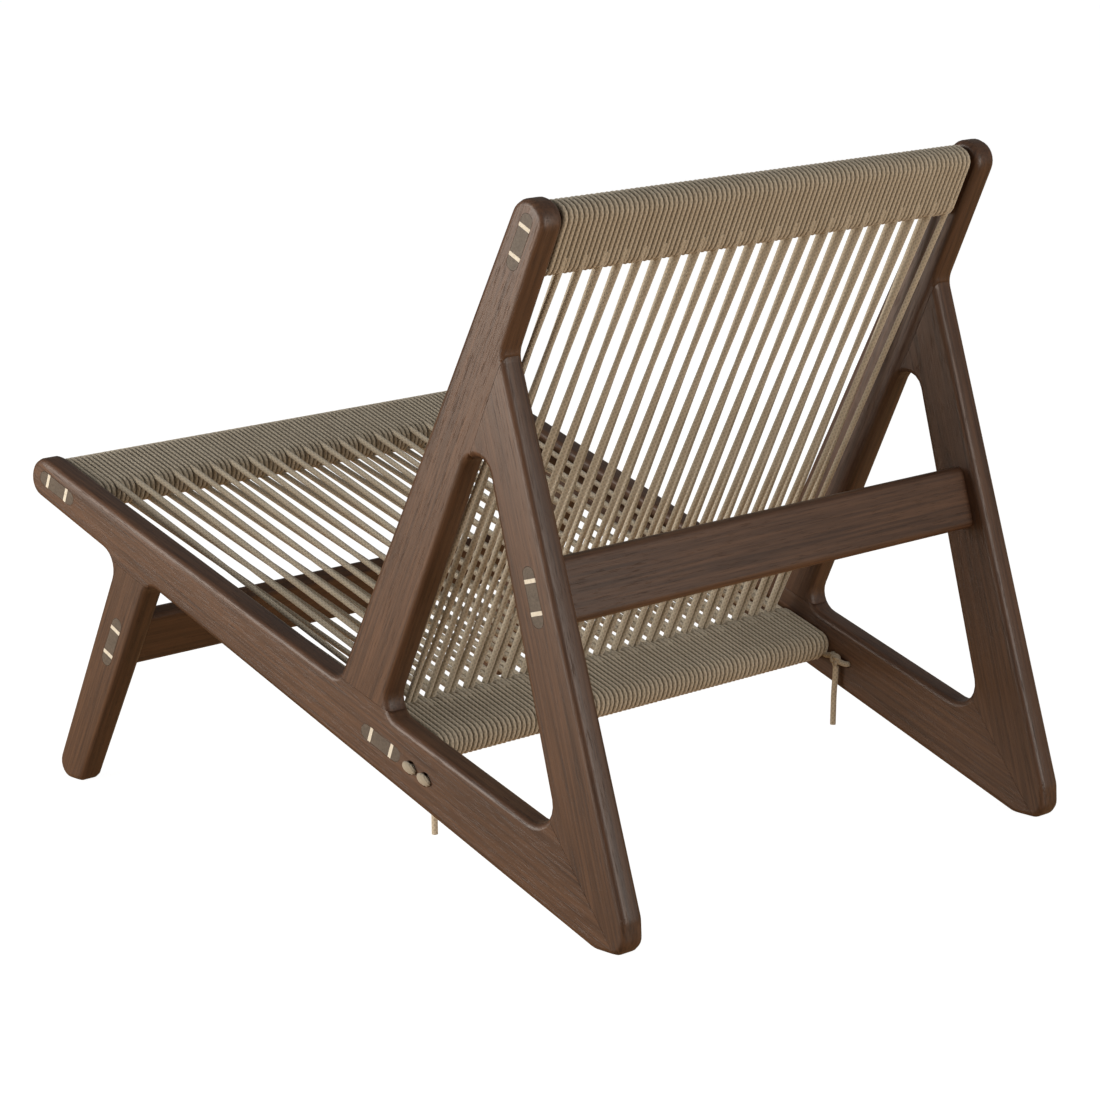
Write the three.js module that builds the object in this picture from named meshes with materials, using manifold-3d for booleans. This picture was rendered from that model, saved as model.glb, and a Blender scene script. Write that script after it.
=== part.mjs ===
// Low lounge chair without arms. Two flat side frames of walnut stand on splayed
// feet and are held apart by five cross boards. Braided cord is wound round three
// of the boards and stretched between them to make the seat and the back.
// Units mm. +X is the sitter's left, -Y the front, +Z up, floor at Z = 0.
import * as THREE from 'three';
import { mergeVertices } from 'three/addons/utils/BufferGeometryUtils.js';
import Module from 'manifold-3d';

const wasm = await Module();
wasm.setup();

// ---- driving sizes --------------------------------------------------------
const WIDTH = 630;            // over the two side frames
const THICK = 27;             // side frame, across the chair
const EASE = 6;               // round-over on every edge of a side frame
const SEAM = 0.3;             // glue line, and the clearance round every fitted piece
const INNER = WIDTH / 2 - THICK;

// Straight edges of a side frame, each a point (Y, Z) and its angle in degrees.
const EDGE = {
  railBottom: [446, -20.4, -20.16],
  railTop: [47.2, 188, -18.16],
  rearLegBack: [446, -20.4, 107.44],
  rearLegFront: [345.4, 90.3, 105.12],
  postBackHigh: [330.8, 661, 66.23],
  postBackLow: [107.3, 168.3, 65.53],
  postFront: [47.2, 188, 63.31],
  frontLegFront: [-290.5, 250, 65.75],
  frontLegBack: [-241.3, 231.9, 63.1],
};
const RAIL_END = [-427.4, 320.7, 160.8];   // front end of the seat rail and its direction
const POST_END = [311.6, 673.4, 64.8];     // top end of the back post and its direction

// Cross boards: centre (Y, Z) and the angle of the board's width.
const BOARD = { width: 62, thick: 19, edge: 7 };
const STRETCHER = { width: 62.6, thick: 20, edge: 7 };
const TENON = { width: 57, thick: 14.5 };
const WEDGE = { apart: 30, wide: 4, tip: 1.6, deep: 22 };
const CROSS = {
  front_seat_bar: [-384.7, 309, -20, BOARD],
  rear_seat_bar: [107, 137.3, -20, BOARD],
  top_back_bar: [297, 635.5, 65, BOARD],
  front_stretcher: [-300.5, 161.5, 64.6, STRETCHER],
  rear_stretcher: [314, 315, 106.5, STRETCHER],
};

// Cord: diameter, pitch of the close winding, strands in each layer.
const CORD = 6.2;
const PITCH = 6.43;
const STRAND = 5.4;                        // a stretched strand is a little thinner
const STRANDS = 22;
const STOP = 12;                           // a strand's end stands clear of the rear bar's winding
const FIRST = -278;                        // x of the strand nearest the right frame
const HOLES = [[148.5, 121.3], [168.5, 114]];   // cord holes through each seat rail (Y, Z)
const HOLE = 8;
const PLUG = { head: 4.4, tilt: -20 };      // bead that a cord end makes outside its hole
const KNOT = { radius: 5.5, off: 6.2 };     // its middle stands this far off the inner face
const TAIL = { dia: 6, end: 48 };           // the loose end hangs down to this height

const rad = THREE.MathUtils.degToRad;
const dir = (deg) => new THREE.Vector2(Math.cos(rad(deg)), Math.sin(rad(deg)));
const side = (v) => new THREE.Vector2(-v.y, v.x);

// ---- solids ---------------------------------------------------------------
function solid(geometry) {
  const g = geometry.clone();
  g.deleteAttribute('normal');
  g.deleteAttribute('uv');
  const m = mergeVertices(g, 1e-4);
  return new wasm.Manifold(new wasm.Mesh({
    numProp: 3,
    vertProperties: Float32Array.from(m.attributes.position.array),
    triVerts: Uint32Array.from(m.index.array),
  }));
}

function geometryOf(manifold) {
  const mesh = manifold.getMesh();
  const g = new THREE.BufferGeometry();
  const p = new Float32Array((mesh.vertProperties.length / mesh.numProp) * 3);
  for (let i = 0; i < p.length / 3; i++) {
    for (let k = 0; k < 3; k++) p[3 * i + k] = mesh.vertProperties[i * mesh.numProp + k];
  }
  g.setAttribute('position', new THREE.BufferAttribute(p, 3));
  g.setIndex(Array.from(mesh.triVerts));
  g.computeVertexNormals();
  return g;
}

// A shape drawn in (Y, Z) becomes a slab standing between two x values.
function slab(shape, x0, x1, bevel = 0) {
  const g = new THREE.ExtrudeGeometry(shape, {
    depth: x1 - x0 - 2 * bevel,
    bevelEnabled: bevel > 0,
    bevelThickness: bevel,
    bevelSize: bevel,
    bevelOffset: -bevel,
    bevelSegments: 2,
    steps: 1,
    curveSegments: 8,
  });
  g.translate(0, 0, x0 + bevel);
  g.applyMatrix4(new THREE.Matrix4().set(0, 0, 1, 0, 1, 0, 0, 0, 0, 1, 0, 0, 0, 0, 0, 1));
  return g;
}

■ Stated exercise
Copy out the whole listing exactly; please set it all down.

■ Finished task
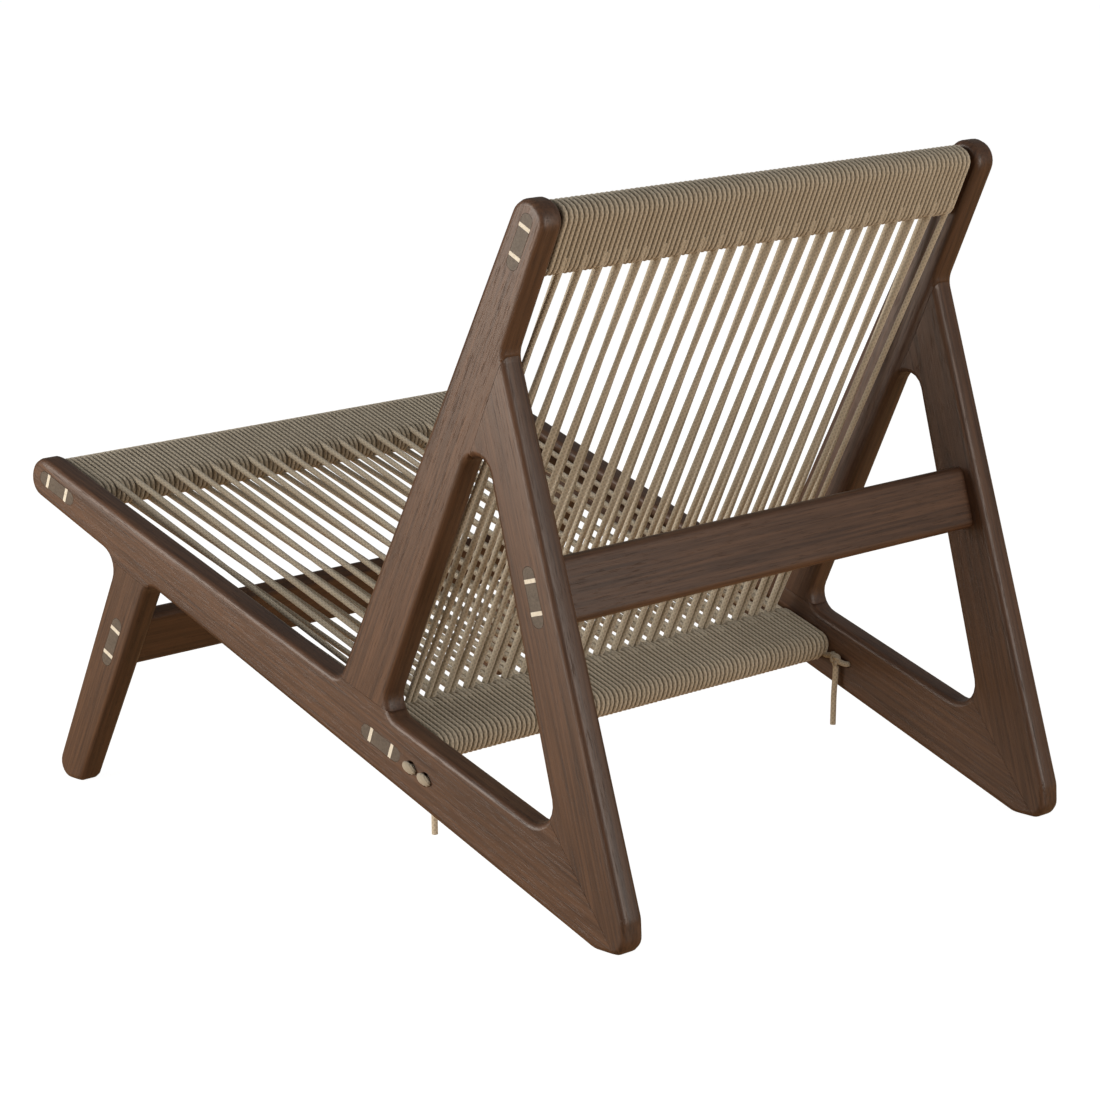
Write the three.js module that builds the object in this picture from named meshes with materials, using manifold-3d for booleans. This picture was rendered from that model, saved as model.glb, and a Blender scene script. Write that script after it.
=== part.mjs ===
// Low lounge chair without arms. Two flat side frames of walnut stand on splayed
// feet and are held apart by five cross boards. Braided cord is wound round three
// of the boards and stretched between them to make the seat and the back.
// Units mm. +X is the sitter's left, -Y the front, +Z up, floor at Z = 0.
import * as THREE from 'three';
import { mergeVertices } from 'three/addons/utils/BufferGeometryUtils.js';
import Module from 'manifold-3d';

const wasm = await Module();
wasm.setup();

// ---- driving sizes --------------------------------------------------------
const WIDTH = 630;            // over the two side frames
const THICK = 27;             // side frame, across the chair
const EASE = 6;               // round-over on every edge of a side frame
const SEAM = 0.3;             // glue line, and the clearance round every fitted piece
const INNER = WIDTH / 2 - THICK;

// Straight edges of a side frame, each a point (Y, Z) and its angle in degrees.
const EDGE = {
  railBottom: [446, -20.4, -20.16],
  railTop: [47.2, 188, -18.16],
  rearLegBack: [446, -20.4, 107.44],
  rearLegFront: [345.4, 90.3, 105.12],
  postBackHigh: [330.8, 661, 66.23],
  postBackLow: [107.3, 168.3, 65.53],
  postFront: [47.2, 188, 63.31],
  frontLegFront: [-290.5, 250, 65.75],
  frontLegBack: [-241.3, 231.9, 63.1],
};
const RAIL_END = [-427.4, 320.7, 160.8];   // front end of the seat rail and its direction
const POST_END = [311.6, 673.4, 64.8];     // top end of the back post and its direction

// Cross boards: centre (Y, Z) and the angle of the board's width.
const BOARD = { width: 62, thick: 19, edge: 7 };
const STRETCHER = { width: 62.6, thick: 20, edge: 7 };
const TENON = { width: 57, thick: 14.5 };
const WEDGE = { apart: 30, wide: 4, tip: 1.6, deep: 22 };
const CROSS = {
  front_seat_bar: [-384.7, 309, -20, BOARD],
  rear_seat_bar: [107, 137.3, -20, BOARD],
  top_back_bar: [297, 635.5, 65, BOARD],
  front_stretcher: [-300.5, 161.5, 64.6, STRETCHER],
  rear_stretcher: [314, 315, 106.5, STRETCHER],
};

// Cord: diameter, pitch of the close winding, strands in each layer.
const CORD = 6.2;
const PITCH = 6.43;
const STRAND = 5.4;                        // a stretched strand is a little thinner
const STRANDS = 22;
const STOP = 12;                           // a strand's end stands clear of the rear bar's winding
const FIRST = -278;                        // x of the strand nearest the right frame
const HOLES = [[148.5, 121.3], [168.5, 114]];   // cord holes through each seat rail (Y, Z)
const HOLE = 8;
const PLUG = { head: 4.4, tilt: -20 };      // bead that a cord end makes outside its hole
const KNOT = { radius: 5.5, off: 6.2 };     // its middle stands this far off the inner face
const TAIL = { dia: 6, end: 48 };           // the loose end hangs down to this height

const rad = THREE.MathUtils.degToRad;
const dir = (deg) => new THREE.Vector2(Math.cos(rad(deg)), Math.sin(rad(deg)));
const side = (v) => new THREE.Vector2(-v.y, v.x);

// ---- solids ---------------------------------------------------------------
function solid(geometry) {
  const g = geometry.clone();
  g.deleteAttribute('normal');
  g.deleteAttribute('uv');
  const m = mergeVertices(g, 1e-4);
  return new wasm.Manifold(new wasm.Mesh({
    numProp: 3,
    vertProperties: Float32Array.from(m.attributes.position.array),
    triVerts: Uint32Array.from(m.index.array),
  }));
}

function geometryOf(manifold) {
  const mesh = manifold.getMesh();
  const g = new THREE.BufferGeometry();
  const p = new Float32Array((mesh.vertProperties.length / mesh.numProp) * 3);
  for (let i = 0; i < p.length / 3; i++) {
    for (let k = 0; k < 3; k++) p[3 * i + k] = mesh.vertProperties[i * mesh.numProp + k];
  }
  g.setAttribute('position', new THREE.BufferAttribute(p, 3));
  g.setIndex(Array.from(mesh.triVerts));
  g.computeVertexNormals();
  return g;
}

// A shape drawn in (Y, Z) becomes a slab standing between two x values.
function slab(shape, x0, x1, bevel = 0) {
  const g = new THREE.ExtrudeGeometry(shape, {
    depth: x1 - x0 - 2 * bevel,
    bevelEnabled: bevel > 0,
    bevelThickness: bevel,
    bevelSize: bevel,
    bevelOffset: -bevel,
    bevelSegments: 2,
    steps: 1,
    curveSegments: 8,
  });
  g.translate(0, 0, x0 + bevel);
  g.applyMatrix4(new THREE.Matrix4().set(0, 0, 1, 0, 1, 0, 0, 0, 0, 1, 0, 0, 0, 0, 0, 1));
  return g;
}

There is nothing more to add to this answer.